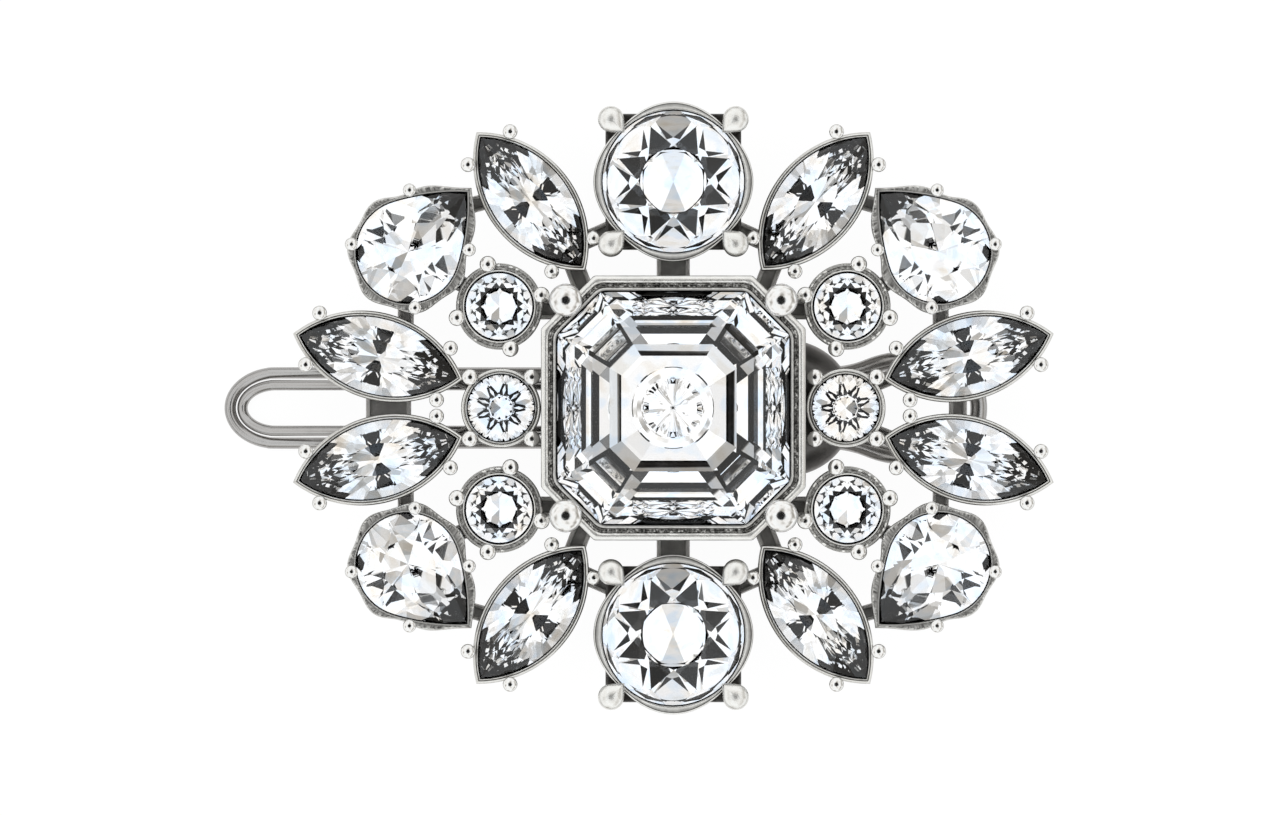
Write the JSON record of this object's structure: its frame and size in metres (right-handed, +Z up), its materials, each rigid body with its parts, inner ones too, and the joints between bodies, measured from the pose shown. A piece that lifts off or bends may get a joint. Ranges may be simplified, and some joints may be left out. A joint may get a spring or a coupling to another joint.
{
  "type": "rhinestone hair clip",
  "caption": "Oval hair ornament of faceted crystals in pronged cups on an openwork frame, with a sprung two-loop wire jaw clip on its back.",
  "frame": {"origin": "middle of the footprint, on the table that the clip's back rests on", "axes": "+X along the clip from the jaws' nose to the thumb loop, +Y across it, +Z up through the stones' faces"},
  "size_m": [0.0826, 0.0602, 0.0197],
  "materials": {
    "crystal": "polished, faceted, foiled back",
    "polished_metal": "polished antique silver, grainy in the recesses",
    "antique_metal": "satin, oxidised",
    "spring_steel": "polished wire"
  },
  "bodies": {
    "clip": {"centre_stone": "crystal", "centre_setting": "polished_metal", "large_round_stone_top": "crystal", "large_round_setting_top": "polished_metal", "large_round_stone_bottom": "crystal", "large_round_setting_bottom": "polished_metal", "inner_marquise_stone_top_left": "crystal", "inner_marquise_setting_top_left": "polished_metal", "inner_marquise_stone_top_right": "crystal", "inner_marquise_setting_top_right": "polished_metal", "inner_marquise_stone_bottom_left": "crystal", "inner_marquise_setting_bottom_left": "polished_metal", "inner_marquise_stone_bottom_right": "crystal", "inner_marquise_setting_bottom_right": "polished_metal", "side_marquise_stone_top_left": "crystal", "side_marquise_setting_top_left": "polished_metal", "side_marquise_stone_top_right": "crystal", "side_marquise_setting_top_right": "polished_metal", "side_marquise_stone_bottom_left": "crystal", "side_marquise_setting_bottom_left": "polished_metal", "side_marquise_stone_bottom_right": "crystal", "side_marquise_setting_bottom_right": "polished_metal", "pear_stone_top_left": "crystal", "pear_setting_top_left": "polished_metal", "pear_stone_top_right": "crystal", "pear_setting_top_right": "polished_metal", "pear_stone_bottom_left": "crystal", "pear_setting_bottom_left": "polished_metal", "pear_stone_bottom_right": "crystal", "pear_setting_bottom_right": "polished_metal", "corner_round_stone_top_left": "crystal", "corner_round_setting_top_left": "polished_metal", "corner_round_stone_top_right": "crystal", "corner_round_setting_top_right": "polished_metal", "corner_round_stone_bottom_left": "crystal", "corner_round_setting_bottom_left": "polished_metal", "corner_round_stone_bottom_right": "crystal", "corner_round_setting_bottom_right": "polished_metal", "side_round_stone_left": "crystal", "side_round_setting_left": "polished_metal", "side_round_stone_right": "crystal", "side_round_setting_right": "polished_metal", "frame": "antique_metal", "pivot_plate": "antique_metal", "pivot_pin": "spring_steel", "rivet_left": "spring_steel", "rivet_right": "spring_steel", "torsion_spring": "spring_steel", "fixed_jaw": "spring_steel"},
    "jaw": {"moving_jaw": "spring_steel", "jaw_yoke": "antique_metal"}
  },
  "joints": [
    {"name": "jaw_hinge", "type": "hinge", "parent": "clip", "child": "jaw", "pos_m": [0.01486, 0, 0.00419], "axis": [0, -1, 0], "range_deg": [0, 16], "stiffness_Nm_per_rad": 0.15, "springref_deg": -40.11, "deforming": ["torsion_spring"]}
  ]
}
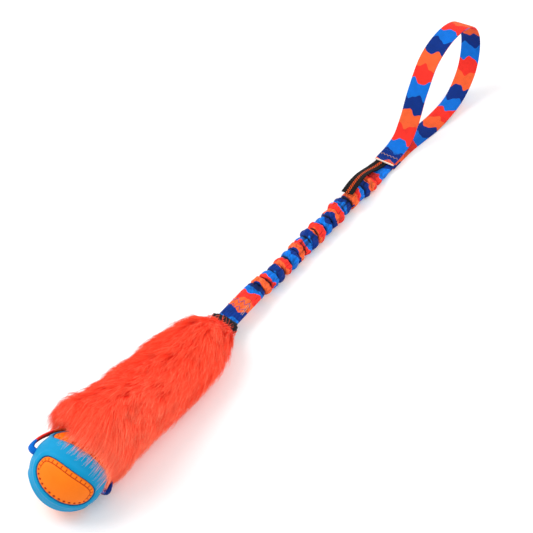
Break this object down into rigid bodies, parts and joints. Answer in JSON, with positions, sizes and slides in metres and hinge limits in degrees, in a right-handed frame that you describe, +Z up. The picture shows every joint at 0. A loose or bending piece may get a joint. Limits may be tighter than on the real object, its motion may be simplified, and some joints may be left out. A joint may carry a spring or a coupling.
{
  "type": "bungee ball tug toy",
  "caption": "Dog tug toy: rubber ball on a strap loop at the mouth of a furry sleeve, joined by a gathered bungee to a printed webbing hand loop.",
  "frame": {"origin": "middle of the toy's base on the table, halfway along its length", "axes": "+X from the ball to the hand loop, +Y to the left seen from the ball, +Z up from the table"},
  "size_m": [0.7099, 0.0684, 0.1034],
  "materials": {
    "ball_rubber": "matt moulded rubber",
    "panel_rubber": "matt moulded rubber with a groove, ladder marks and dots",
    "printed_webbing": null,
    "core_webbing": "black webbing",
    "faux_fur": "long orange pile brushed towards the ball",
    "black_knit": "matt black knit",
    "elastic": "covered elastic cord",
    "label_cloth": "black woven label, left bare"
  },
  "bodies": {
    "sleeve": {"fur_sleeve": "faux_fur", "sleeve_lining": "black_knit", "neck_cuff": "black_knit", "core_strap": "core_webbing"},
    "ball_loop": {"ball_strap": "printed_webbing"},
    "ball": {"ball_shell": "ball_rubber", "ball_panel_1": "panel_rubber", "ball_panel_2": "panel_rubber", "ball_panel_3": "panel_rubber", "ball_panel_4": "panel_rubber"},
    "lead": {"tail_tab": "printed_webbing", "bungee_cover": "printed_webbing", "elastic_core": "elastic"},
    "head": {"head_tab": "printed_webbing", "side_label": "label_cloth", "handle_upper_ply": "printed_webbing", "handle_lower_ply": "printed_webbing"},
    "handle": {"handle_loop": "printed_webbing"}
  },
  "joints": [
    {"name": "ball_swing", "type": "hinge", "parent": "sleeve", "child": "ball_loop", "pos_m": [-0.27203, -0.00019, 0.0329], "axis": [0, 0, 1], "range_deg": [-9, 9]},
    {"name": "ball_spin", "type": "hinge", "parent": "ball_loop", "child": "ball", "pos_m": [-0.32203, -0.00019, 0.0329], "axis": [-0.2402, 0.8603, 0.4497], "continuous": true},
    {"name": "lead_bend", "type": "hinge", "parent": "sleeve", "child": "lead", "pos_m": [-0.09603, -0.00019, 0.015], "axis": [0, -1, 0], "range_deg": [-80, 80]},
    {"name": "bungee_stretch", "type": "slide", "parent": "lead", "child": "head", "axis": [1, 0, 0], "range_m": [0, 0.14], "stiffness_N_per_m": 400, "deforming": ["bungee_cover", "elastic_core"]},
    {"name": "handle_swing", "type": "hinge", "parent": "head", "child": "handle", "pos_m": [0.20897, -0.00019, 0.0035], "axis": [0, -1, 0], "range_deg": [-60, 80]}
  ]
}
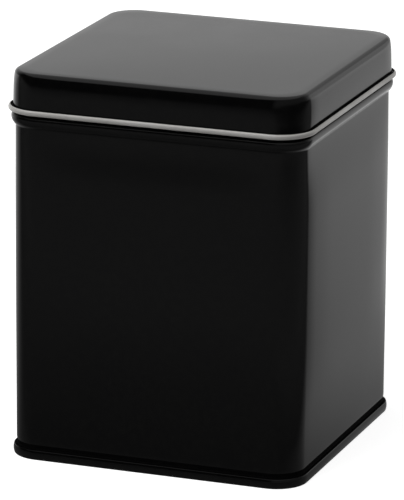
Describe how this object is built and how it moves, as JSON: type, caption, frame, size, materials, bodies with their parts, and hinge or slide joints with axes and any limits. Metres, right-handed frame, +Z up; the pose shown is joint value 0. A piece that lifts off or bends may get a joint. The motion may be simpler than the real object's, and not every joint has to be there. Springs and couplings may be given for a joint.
{
  "type": "tea tin",
  "caption": "Square tinplate canister with rounded corners, a lift-off lid with a rolled edge, and a double-seamed base, for keeping loose tea.",
  "frame": {"origin": "on the floor under the middle of the tin", "axes": "+Z up through the lid, -Y out of the front, +Y out of the face with the side seam"},
  "size_m": [0.0796, 0.0796, 0.099],
  "materials": {
    "black_lacquer": "gloss black lacquer on tinplate",
    "bare_tinplate": "bright bare tinplate with a fine rolling grain, on the rolled edge of the lid and inside"
  },
  "bodies": {
    "tin": {"body": "black_lacquer", "base": "black_lacquer"},
    "lid": {"lid": "black_lacquer"}
  },
  "joints": [
    {"name": "lid_lift", "type": "slide", "parent": "tin", "child": "lid", "axis": [0, 0, 1], "range_m": [0, 0.06]}
  ]
}
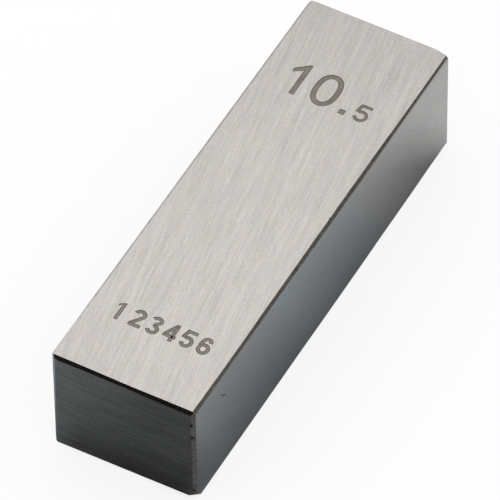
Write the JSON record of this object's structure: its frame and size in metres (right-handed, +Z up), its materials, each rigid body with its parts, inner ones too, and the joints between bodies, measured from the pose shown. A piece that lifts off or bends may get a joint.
__________________________________________________
Each line of the listing should be copied exactly.

** Exercise answer **
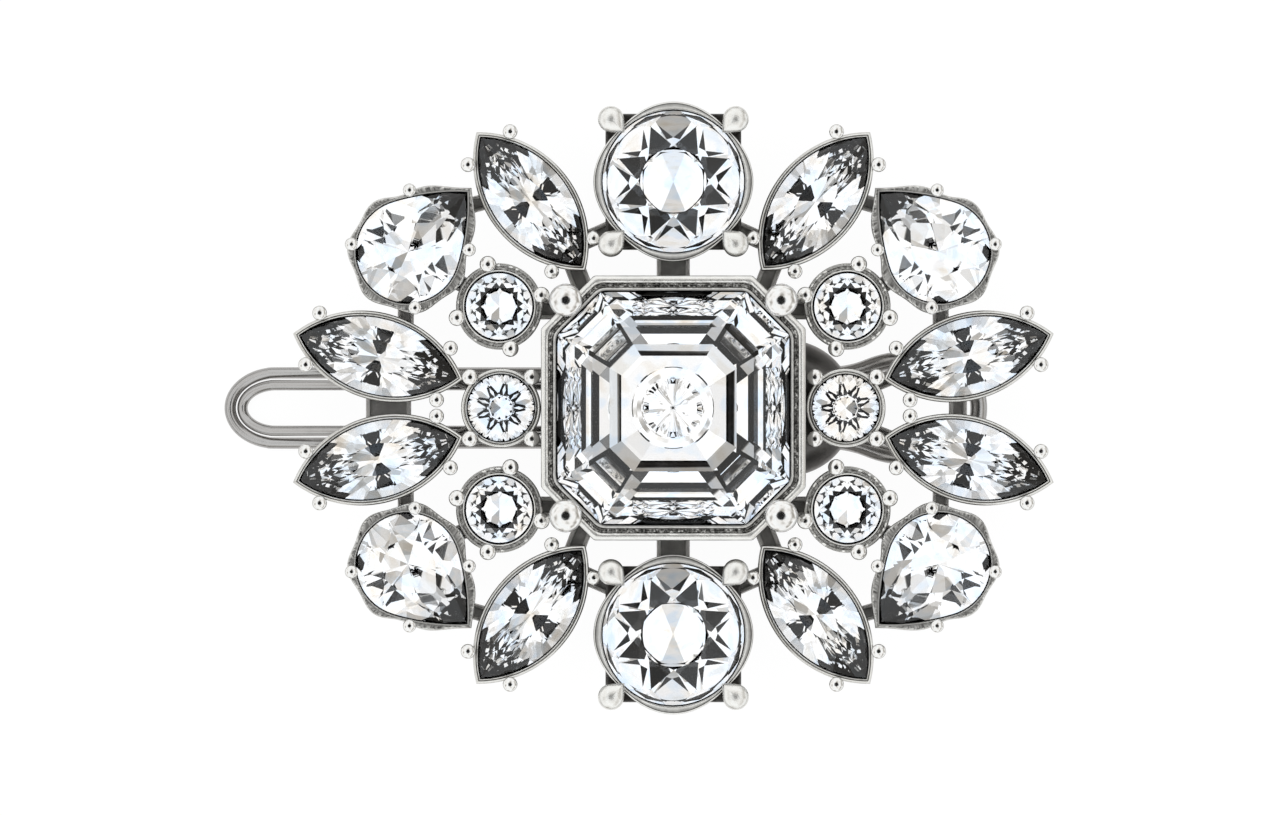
Write the JSON record of this object's structure: its frame and size in metres (right-handed, +Z up), its materials, each rigid body with its parts, inner ones too, and the joints between bodies, measured from the pose shown. A piece that lifts off or bends may get a joint. Ranges may be simplified, and some joints may be left out. A joint may get a spring or a coupling to another joint.
{
  "type": "rhinestone hair clip",
  "caption": "Oval hair ornament of faceted crystals in pronged cups on an openwork frame, with a sprung two-loop wire jaw clip on its back.",
  "frame": {"origin": "middle of the footprint, on the table that the clip's back rests on", "axes": "+X along the clip from the jaws' nose to the thumb loop, +Y across it, +Z up through the stones' faces"},
  "size_m": [0.0826, 0.0602, 0.0197],
  "materials": {
    "crystal": "polished, faceted, foiled back",
    "polished_metal": "polished antique silver, grainy in the recesses",
    "antique_metal": "satin, oxidised",
    "spring_steel": "polished wire"
  },
  "bodies": {
    "clip": {"centre_stone": "crystal", "centre_setting": "polished_metal", "large_round_stone_top": "crystal", "large_round_setting_top": "polished_metal", "large_round_stone_bottom": "crystal", "large_round_setting_bottom": "polished_metal", "inner_marquise_stone_top_left": "crystal", "inner_marquise_setting_top_left": "polished_metal", "inner_marquise_stone_top_right": "crystal", "inner_marquise_setting_top_right": "polished_metal", "inner_marquise_stone_bottom_left": "crystal", "inner_marquise_setting_bottom_left": "polished_metal", "inner_marquise_stone_bottom_right": "crystal", "inner_marquise_setting_bottom_right": "polished_metal", "side_marquise_stone_top_left": "crystal", "side_marquise_setting_top_left": "polished_metal", "side_marquise_stone_top_right": "crystal", "side_marquise_setting_top_right": "polished_metal", "side_marquise_stone_bottom_left": "crystal", "side_marquise_setting_bottom_left": "polished_metal", "side_marquise_stone_bottom_right": "crystal", "side_marquise_setting_bottom_right": "polished_metal", "pear_stone_top_left": "crystal", "pear_setting_top_left": "polished_metal", "pear_stone_top_right": "crystal", "pear_setting_top_right": "polished_metal", "pear_stone_bottom_left": "crystal", "pear_setting_bottom_left": "polished_metal", "pear_stone_bottom_right": "crystal", "pear_setting_bottom_right": "polished_metal", "corner_round_stone_top_left": "crystal", "corner_round_setting_top_left": "polished_metal", "corner_round_stone_top_right": "crystal", "corner_round_setting_top_right": "polished_metal", "corner_round_stone_bottom_left": "crystal", "corner_round_setting_bottom_left": "polished_metal", "corner_round_stone_bottom_right": "crystal", "corner_round_setting_bottom_right": "polished_metal", "side_round_stone_left": "crystal", "side_round_setting_left": "polished_metal", "side_round_stone_right": "crystal", "side_round_setting_right": "polished_metal", "frame": "antique_metal", "pivot_plate": "antique_metal", "pivot_pin": "spring_steel", "rivet_left": "spring_steel", "rivet_right": "spring_steel", "torsion_spring": "spring_steel", "fixed_jaw": "spring_steel"},
    "jaw": {"moving_jaw": "spring_steel", "jaw_yoke": "antique_metal"}
  },
  "joints": [
    {"name": "jaw_hinge", "type": "hinge", "parent": "clip", "child": "jaw", "pos_m": [0.01486, 0, 0.00419], "axis": [0, -1, 0], "range_deg": [0, 16], "stiffness_Nm_per_rad": 0.15, "springref_deg": -40.11, "deforming": ["torsion_spring"]}
  ]
}
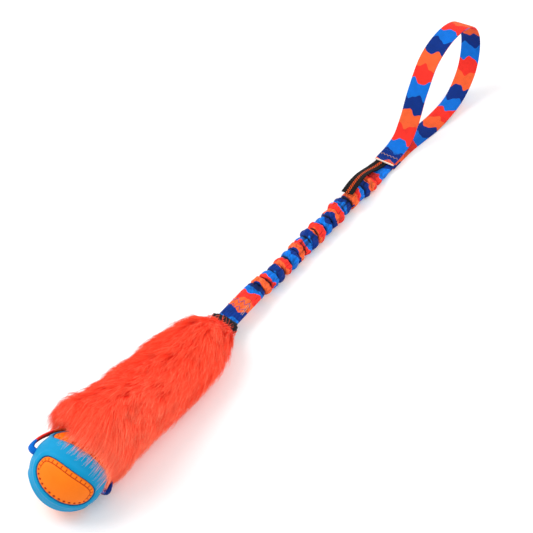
Break this object down into rigid bodies, parts and joints. Answer in JSON, with positions, sizes and slides in metres and hinge limits in degrees, in a right-handed frame that you describe, +Z up. The picture shows every joint at 0. A loose or bending piece may get a joint. Limits may be tighter than on the real object, its motion may be simplified, and some joints may be left out. A joint may carry a spring or a coupling.
{
  "type": "bungee ball tug toy",
  "caption": "Dog tug toy: rubber ball on a strap loop at the mouth of a furry sleeve, joined by a gathered bungee to a printed webbing hand loop.",
  "frame": {"origin": "middle of the toy's base on the table, halfway along its length", "axes": "+X from the ball to the hand loop, +Y to the left seen from the ball, +Z up from the table"},
  "size_m": [0.7099, 0.0684, 0.1034],
  "materials": {
    "ball_rubber": "matt moulded rubber",
    "panel_rubber": "matt moulded rubber with a groove, ladder marks and dots",
    "printed_webbing": null,
    "core_webbing": "black webbing",
    "faux_fur": "long orange pile brushed towards the ball",
    "black_knit": "matt black knit",
    "elastic": "covered elastic cord",
    "label_cloth": "black woven label, left bare"
  },
  "bodies": {
    "sleeve": {"fur_sleeve": "faux_fur", "sleeve_lining": "black_knit", "neck_cuff": "black_knit", "core_strap": "core_webbing"},
    "ball_loop": {"ball_strap": "printed_webbing"},
    "ball": {"ball_shell": "ball_rubber", "ball_panel_1": "panel_rubber", "ball_panel_2": "panel_rubber", "ball_panel_3": "panel_rubber", "ball_panel_4": "panel_rubber"},
    "lead": {"tail_tab": "printed_webbing", "bungee_cover": "printed_webbing", "elastic_core": "elastic"},
    "head": {"head_tab": "printed_webbing", "side_label": "label_cloth", "handle_upper_ply": "printed_webbing", "handle_lower_ply": "printed_webbing"},
    "handle": {"handle_loop": "printed_webbing"}
  },
  "joints": [
    {"name": "ball_swing", "type": "hinge", "parent": "sleeve", "child": "ball_loop", "pos_m": [-0.27203, -0.00019, 0.0329], "axis": [0, 0, 1], "range_deg": [-9, 9]},
    {"name": "ball_spin", "type": "hinge", "parent": "ball_loop", "child": "ball", "pos_m": [-0.32203, -0.00019, 0.0329], "axis": [-0.2402, 0.8603, 0.4497], "continuous": true},
    {"name": "lead_bend", "type": "hinge", "parent": "sleeve", "child": "lead", "pos_m": [-0.09603, -0.00019, 0.015], "axis": [0, -1, 0], "range_deg": [-80, 80]},
    {"name": "bungee_stretch", "type": "slide", "parent": "lead", "child": "head", "axis": [1, 0, 0], "range_m": [0, 0.14], "stiffness_N_per_m": 400, "deforming": ["bungee_cover", "elastic_core"]},
    {"name": "handle_swing", "type": "hinge", "parent": "head", "child": "handle", "pos_m": [0.20897, -0.00019, 0.0035], "axis": [0, -1, 0], "range_deg": [-60, 80]}
  ]
}
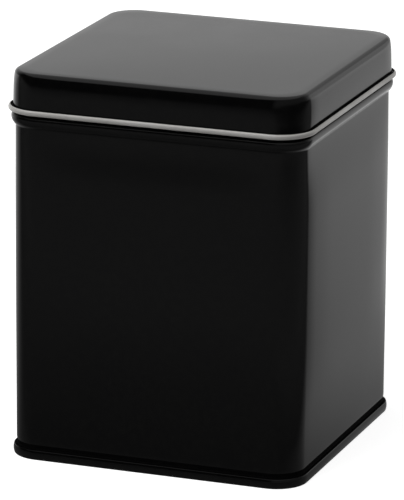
Describe how this object is built and how it moves, as JSON: type, caption, frame, size, materials, bodies with their parts, and hinge or slide joints with axes and any limits. Metres, right-handed frame, +Z up; the pose shown is joint value 0. A piece that lifts off or bends may get a joint. The motion may be simpler than the real object's, and not every joint has to be there. Springs and couplings may be given for a joint.
{
  "type": "tea tin",
  "caption": "Square tinplate canister with rounded corners, a lift-off lid with a rolled edge, and a double-seamed base, for keeping loose tea.",
  "frame": {"origin": "on the floor under the middle of the tin", "axes": "+Z up through the lid, -Y out of the front, +Y out of the face with the side seam"},
  "size_m": [0.0796, 0.0796, 0.099],
  "materials": {
    "black_lacquer": "gloss black lacquer on tinplate",
    "bare_tinplate": "bright bare tinplate with a fine rolling grain, on the rolled edge of the lid and inside"
  },
  "bodies": {
    "tin": {"body": "black_lacquer", "base": "black_lacquer"},
    "lid": {"lid": "black_lacquer"}
  },
  "joints": [
    {"name": "lid_lift", "type": "slide", "parent": "tin", "child": "lid", "axis": [0, 0, 1], "range_m": [0, 0.06]}
  ]
}
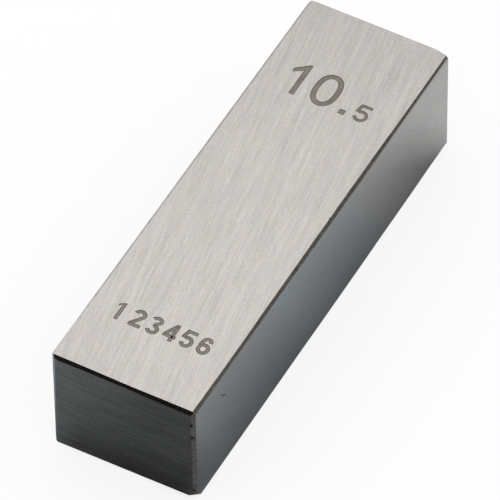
Write the JSON record of this object's structure: its frame and size in metres (right-handed, +Z up), its materials, each rigid body with its parts, inner ones too, and the joints between bodies, measured from the pose shown. A piece that lifts off or bends may get a joint.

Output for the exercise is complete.